What do you like about the story?

What I like about it is that it’s an insular world. It’s a very specific region on an Indian reservation, Wind River, in Wyoming.

It’s about the plight of the natives in this country and has a “Winter’s Bone” feel…that very specific world. This isn’t too dissimilar. So, it’s about the interesting characters in this world.

There’s a crime thriller plot to it. The characters are all going through their own mourning for a tragedy that happened in the beginning of the movie.

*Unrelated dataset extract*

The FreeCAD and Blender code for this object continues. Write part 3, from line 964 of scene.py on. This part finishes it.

(Elizabeth added, “It is about a girl who is found dead on a reservation in the middle of the snow. I’m a young federal agent who comes in, trying to figure out what happened to her and why. Jeremy plays a man who tracks animals and takes care of the land. I ask him to help me, because he knows the land better than I do.”)


When is Aaron Cross coming back? What’s the latest on your “Bourne” sequel?

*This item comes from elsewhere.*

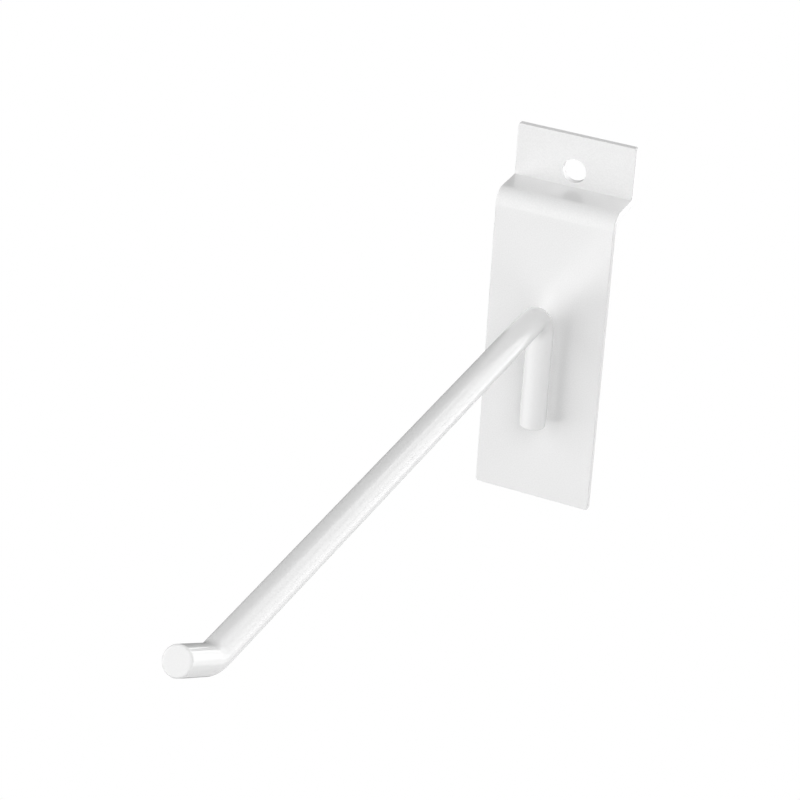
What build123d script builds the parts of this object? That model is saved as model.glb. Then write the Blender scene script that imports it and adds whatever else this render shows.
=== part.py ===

I really enjoyed that character, Tony (Gilroy, writer-director) and the whole gang. It was awesome, and I had a lot of fun shooting that. We looked down the road at some things, where to go and tried to figure it out.

I know (Paul) Greengrass (writer-director) and Matt (Damon) were jumping to do one (“Jason Bourne”), so I think that (his own “Bourne” sequel) got put on hold. I am not sure if it comes back around.

I would be ultimately making those decisions. But I am certainly open to the idea of it, because I love the character and that world. We’ll see what happens.


Did you name your daughter Berlin because you have a special relationship with that city?

Yes, because Berlin is one of my favorite cities. I shot “Hansel & Gretel: Witch Hunters” there. I love Berlin. Berlin was going to be her first name, but I didn’t want anybody shortening it to Lin or something else.

So I gave her a very simple (first) name (Ava), a palindrome like my last name. I thought that was cool. So, I gave her an interesting second name.


Have you brought your daughter to Berlin?

She’s been to London, but she hasn’t made it to Berlin yet. Fans send over fun things from Berlin, which is great. Little purses and stuff.